# Dataset section
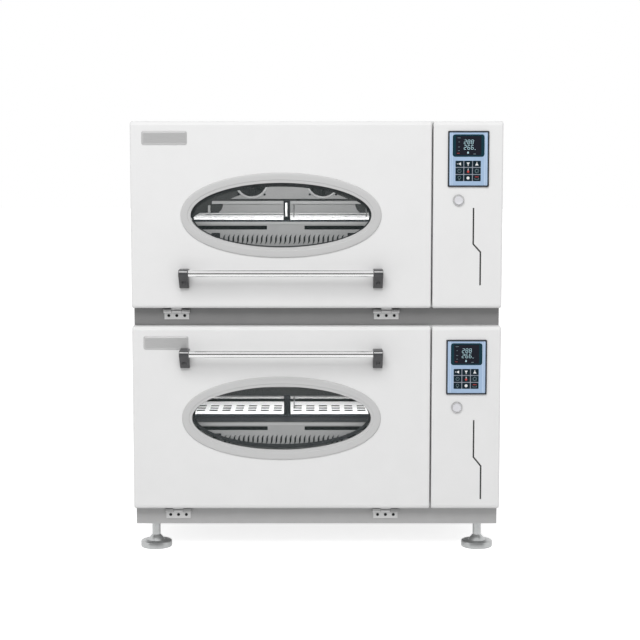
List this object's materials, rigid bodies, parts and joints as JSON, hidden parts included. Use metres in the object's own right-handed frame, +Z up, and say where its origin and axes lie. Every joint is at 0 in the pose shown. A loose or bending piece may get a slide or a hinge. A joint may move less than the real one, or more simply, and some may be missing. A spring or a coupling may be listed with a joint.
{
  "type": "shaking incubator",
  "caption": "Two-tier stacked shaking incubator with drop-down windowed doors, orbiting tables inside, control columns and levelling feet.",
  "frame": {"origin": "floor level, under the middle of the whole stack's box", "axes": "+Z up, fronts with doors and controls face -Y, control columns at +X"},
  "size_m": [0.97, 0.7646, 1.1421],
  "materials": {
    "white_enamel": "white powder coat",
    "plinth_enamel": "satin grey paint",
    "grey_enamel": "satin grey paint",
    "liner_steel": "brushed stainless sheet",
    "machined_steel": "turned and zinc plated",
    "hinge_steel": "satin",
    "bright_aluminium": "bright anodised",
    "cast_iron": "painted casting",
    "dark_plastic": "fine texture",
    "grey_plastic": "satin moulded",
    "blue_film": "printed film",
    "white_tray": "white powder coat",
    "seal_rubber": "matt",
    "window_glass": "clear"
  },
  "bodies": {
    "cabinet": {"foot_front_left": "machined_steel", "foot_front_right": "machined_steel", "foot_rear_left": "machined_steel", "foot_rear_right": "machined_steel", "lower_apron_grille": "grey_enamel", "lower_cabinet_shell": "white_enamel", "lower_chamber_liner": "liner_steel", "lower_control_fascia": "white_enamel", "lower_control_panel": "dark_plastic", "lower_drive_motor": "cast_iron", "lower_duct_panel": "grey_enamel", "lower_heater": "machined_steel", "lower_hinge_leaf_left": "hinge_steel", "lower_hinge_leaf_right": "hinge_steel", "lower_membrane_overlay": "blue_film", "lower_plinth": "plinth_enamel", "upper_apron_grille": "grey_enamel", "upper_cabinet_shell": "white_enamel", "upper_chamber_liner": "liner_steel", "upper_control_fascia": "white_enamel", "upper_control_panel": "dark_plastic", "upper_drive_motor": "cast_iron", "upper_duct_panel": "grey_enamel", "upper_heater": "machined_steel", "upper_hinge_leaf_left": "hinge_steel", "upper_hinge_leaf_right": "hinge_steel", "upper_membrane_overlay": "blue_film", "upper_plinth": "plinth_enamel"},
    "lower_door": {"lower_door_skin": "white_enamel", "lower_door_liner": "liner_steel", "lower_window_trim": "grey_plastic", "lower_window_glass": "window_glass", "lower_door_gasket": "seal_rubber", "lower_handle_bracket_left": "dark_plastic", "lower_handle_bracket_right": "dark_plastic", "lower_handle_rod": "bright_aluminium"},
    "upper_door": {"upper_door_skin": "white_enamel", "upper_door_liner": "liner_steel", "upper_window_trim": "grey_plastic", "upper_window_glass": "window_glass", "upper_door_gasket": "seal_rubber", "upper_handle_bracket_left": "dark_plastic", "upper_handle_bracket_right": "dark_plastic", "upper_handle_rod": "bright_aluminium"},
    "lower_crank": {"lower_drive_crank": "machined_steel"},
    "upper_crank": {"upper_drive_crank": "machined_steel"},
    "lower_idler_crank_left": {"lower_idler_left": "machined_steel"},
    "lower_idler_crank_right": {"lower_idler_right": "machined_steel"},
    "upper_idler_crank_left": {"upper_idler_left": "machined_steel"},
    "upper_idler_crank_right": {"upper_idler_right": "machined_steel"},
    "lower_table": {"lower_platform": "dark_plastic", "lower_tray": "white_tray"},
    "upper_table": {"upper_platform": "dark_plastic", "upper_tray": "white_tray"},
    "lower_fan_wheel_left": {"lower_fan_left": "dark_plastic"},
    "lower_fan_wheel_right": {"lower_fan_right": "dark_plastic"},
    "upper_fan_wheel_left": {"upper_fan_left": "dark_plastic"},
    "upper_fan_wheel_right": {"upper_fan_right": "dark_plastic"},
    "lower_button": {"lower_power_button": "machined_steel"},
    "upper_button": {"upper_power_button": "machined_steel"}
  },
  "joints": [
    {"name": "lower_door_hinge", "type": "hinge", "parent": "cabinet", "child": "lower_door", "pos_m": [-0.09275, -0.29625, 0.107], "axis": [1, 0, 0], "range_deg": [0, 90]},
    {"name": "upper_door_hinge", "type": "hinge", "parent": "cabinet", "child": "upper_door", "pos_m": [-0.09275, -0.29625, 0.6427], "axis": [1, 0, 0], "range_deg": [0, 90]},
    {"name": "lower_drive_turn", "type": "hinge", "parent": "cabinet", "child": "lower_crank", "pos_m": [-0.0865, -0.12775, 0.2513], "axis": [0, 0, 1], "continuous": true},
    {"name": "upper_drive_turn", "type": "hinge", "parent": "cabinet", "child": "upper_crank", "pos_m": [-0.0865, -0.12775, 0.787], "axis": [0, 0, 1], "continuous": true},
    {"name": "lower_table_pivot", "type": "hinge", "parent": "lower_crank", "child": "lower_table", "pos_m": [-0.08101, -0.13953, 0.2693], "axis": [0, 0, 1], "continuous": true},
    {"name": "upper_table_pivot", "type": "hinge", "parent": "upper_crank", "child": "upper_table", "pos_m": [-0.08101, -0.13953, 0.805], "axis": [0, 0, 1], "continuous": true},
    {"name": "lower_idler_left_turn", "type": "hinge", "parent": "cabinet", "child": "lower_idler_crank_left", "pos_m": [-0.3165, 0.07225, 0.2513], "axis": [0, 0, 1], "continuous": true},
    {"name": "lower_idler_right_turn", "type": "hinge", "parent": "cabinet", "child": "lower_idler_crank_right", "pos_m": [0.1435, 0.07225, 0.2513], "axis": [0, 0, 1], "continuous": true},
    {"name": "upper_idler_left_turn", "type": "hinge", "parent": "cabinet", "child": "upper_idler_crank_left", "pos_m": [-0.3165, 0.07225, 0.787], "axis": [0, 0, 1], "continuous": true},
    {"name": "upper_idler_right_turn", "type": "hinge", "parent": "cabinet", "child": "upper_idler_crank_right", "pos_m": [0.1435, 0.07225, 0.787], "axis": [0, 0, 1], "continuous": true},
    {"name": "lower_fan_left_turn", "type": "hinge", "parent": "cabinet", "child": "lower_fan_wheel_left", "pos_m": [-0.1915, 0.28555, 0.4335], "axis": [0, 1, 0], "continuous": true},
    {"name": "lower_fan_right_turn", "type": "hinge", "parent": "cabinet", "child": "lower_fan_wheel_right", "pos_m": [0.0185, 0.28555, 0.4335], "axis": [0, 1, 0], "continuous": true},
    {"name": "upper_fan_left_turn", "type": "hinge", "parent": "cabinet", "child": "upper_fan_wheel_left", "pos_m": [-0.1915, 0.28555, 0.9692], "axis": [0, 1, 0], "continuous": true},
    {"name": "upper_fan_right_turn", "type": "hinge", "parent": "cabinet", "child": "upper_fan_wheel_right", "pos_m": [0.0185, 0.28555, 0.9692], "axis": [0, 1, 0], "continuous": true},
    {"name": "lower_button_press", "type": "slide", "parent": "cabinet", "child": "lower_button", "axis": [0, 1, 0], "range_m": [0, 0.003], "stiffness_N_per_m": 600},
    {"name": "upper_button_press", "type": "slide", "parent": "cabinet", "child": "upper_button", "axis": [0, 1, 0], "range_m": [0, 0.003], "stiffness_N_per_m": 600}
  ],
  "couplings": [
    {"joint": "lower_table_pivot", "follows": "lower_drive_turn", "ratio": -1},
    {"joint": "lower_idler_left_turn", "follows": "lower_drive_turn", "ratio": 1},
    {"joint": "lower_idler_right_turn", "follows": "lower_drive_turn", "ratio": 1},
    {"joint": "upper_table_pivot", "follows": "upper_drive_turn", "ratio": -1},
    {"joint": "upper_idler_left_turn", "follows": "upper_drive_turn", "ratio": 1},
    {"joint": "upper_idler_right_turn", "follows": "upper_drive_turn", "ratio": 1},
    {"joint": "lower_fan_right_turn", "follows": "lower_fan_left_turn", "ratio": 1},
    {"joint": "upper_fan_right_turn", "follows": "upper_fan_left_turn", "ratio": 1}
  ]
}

# Problem details
Indicate how many lines of the material include the word "materials"; the number alone is required.

# Final result
2